Charles Ross, Star Axis Entrance in progress, 1971-present. Photo: Charles Ross / Artists Rights Society (ARS), New York.

Holding the stairwell’s silver rails, on which the years will soon be etched, one succumbs to the helpless realization that Star Axis means to give us as its primary gift: that our present now is the meeting point of vast spans of time both already lived and yet to be experienced, a feeling of utmost poignancy we experience when, at the top of the stairs, Polaris above the Big Dipper and countless stars surrounding, the sound of our own heavy breathing fills the chamber, and our heart pounds from the climb. Against the vastness of the night sky and the dark earth, I felt a bewilderment of existential proportion. Moreover, I found myself doing what countless humans have done when feeling similarly: looking up, and finding a single shining point to act as my guide.

And so I exited the Star Tunnel, walked along the Sun Pyramid’s exterior, and up the spiral staircase to the Hour Chamber where, looking out a triangular opening to see Polaris bright at the apex, any given star will take sixty minutes to cross from one side to the other.
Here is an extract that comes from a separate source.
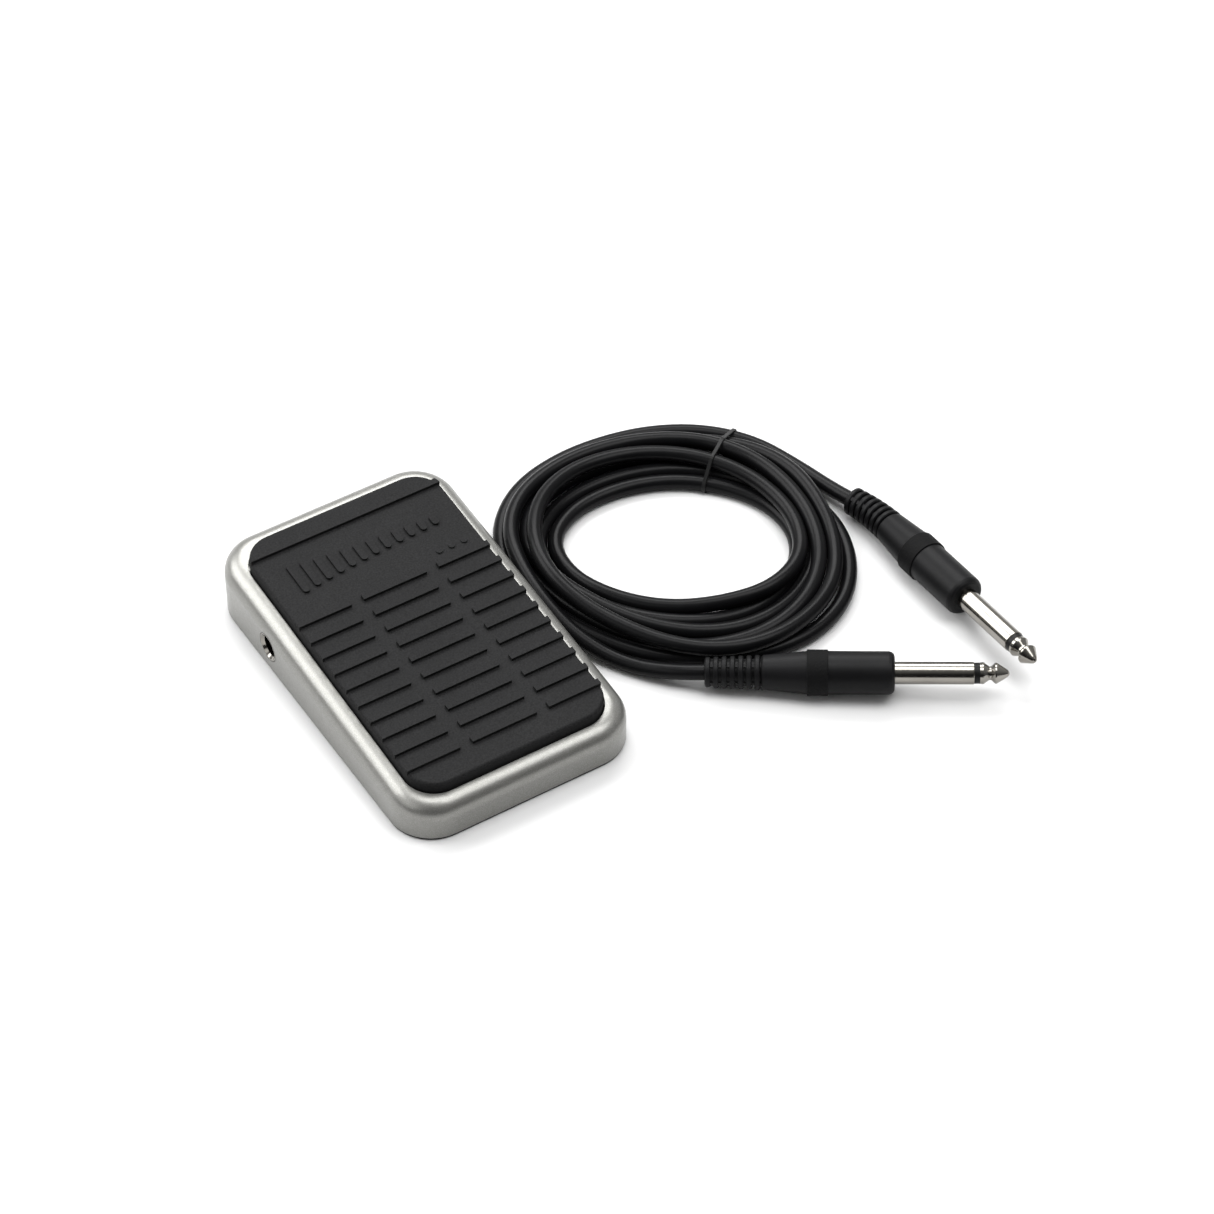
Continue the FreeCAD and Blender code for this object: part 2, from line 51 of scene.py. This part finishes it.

Should you stay there long enough for the sun to rise, you can step out and walk up the Sun Pyramid to see the shadow of the whole tetrahedron cast to the west, like a sun-dial marking the hours. Your head will be at the top of it, a gnomon and a gentle introduction back into our mortal nature in which—as Star Axis tells us—we are given the gift of a life in the spinning world.